### [MATERIAL]
»»

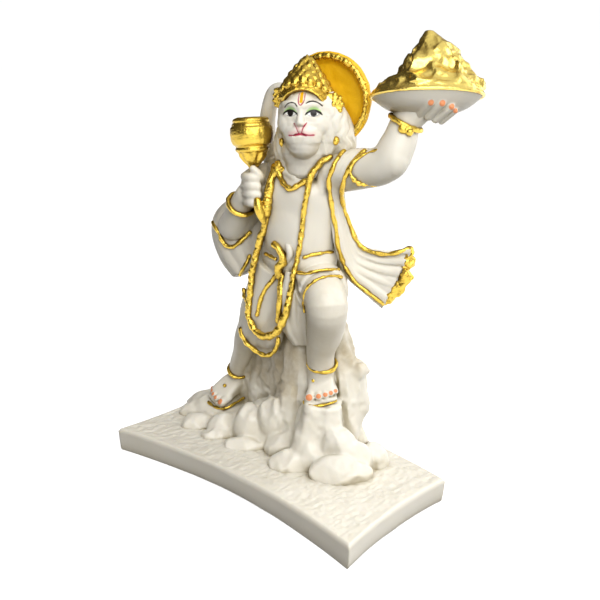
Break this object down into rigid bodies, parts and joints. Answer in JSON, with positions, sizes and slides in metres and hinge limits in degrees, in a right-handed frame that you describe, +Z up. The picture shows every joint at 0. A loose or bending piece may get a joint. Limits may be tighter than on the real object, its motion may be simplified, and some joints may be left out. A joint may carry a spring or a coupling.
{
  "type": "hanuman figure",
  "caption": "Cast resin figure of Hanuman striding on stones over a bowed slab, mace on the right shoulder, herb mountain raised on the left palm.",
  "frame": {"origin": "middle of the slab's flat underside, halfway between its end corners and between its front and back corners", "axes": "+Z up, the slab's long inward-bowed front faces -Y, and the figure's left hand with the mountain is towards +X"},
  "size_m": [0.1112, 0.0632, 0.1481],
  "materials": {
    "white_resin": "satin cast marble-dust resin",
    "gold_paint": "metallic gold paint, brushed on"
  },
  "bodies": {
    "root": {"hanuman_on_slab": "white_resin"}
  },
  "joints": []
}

««

### [WHAT YOU NEED TO DO]
Output all of the material, please, exactly as it stands.

### [REPLY TO THE TASK]
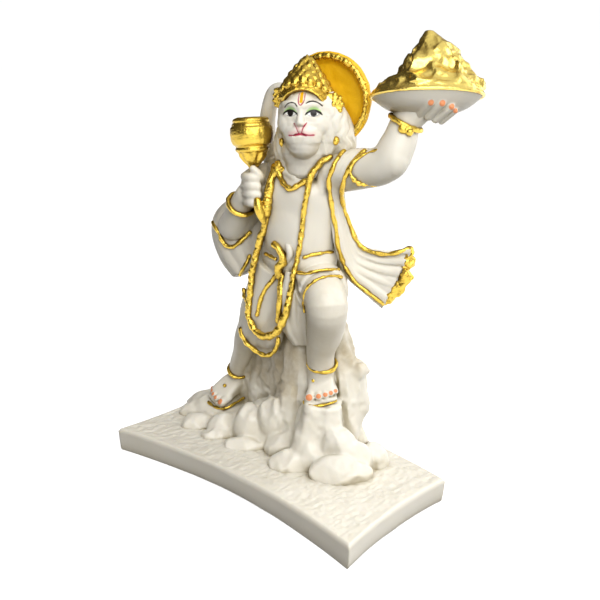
Break this object down into rigid bodies, parts and joints. Answer in JSON, with positions, sizes and slides in metres and hinge limits in degrees, in a right-handed frame that you describe, +Z up. The picture shows every joint at 0. A loose or bending piece may get a joint. Limits may be tighter than on the real object, its motion may be simplified, and some joints may be left out. A joint may carry a spring or a coupling.
{
  "type": "hanuman figure",
  "caption": "Cast resin figure of Hanuman striding on stones over a bowed slab, mace on the right shoulder, herb mountain raised on the left palm.",
  "frame": {"origin": "middle of the slab's flat underside, halfway between its end corners and between its front and back corners", "axes": "+Z up, the slab's long inward-bowed front faces -Y, and the figure's left hand with the mountain is towards +X"},
  "size_m": [0.1112, 0.0632, 0.1481],
  "materials": {
    "white_resin": "satin cast marble-dust resin",
    "gold_paint": "metallic gold paint, brushed on"
  },
  "bodies": {
    "root": {"hanuman_on_slab": "white_resin"}
  },
  "joints": []
}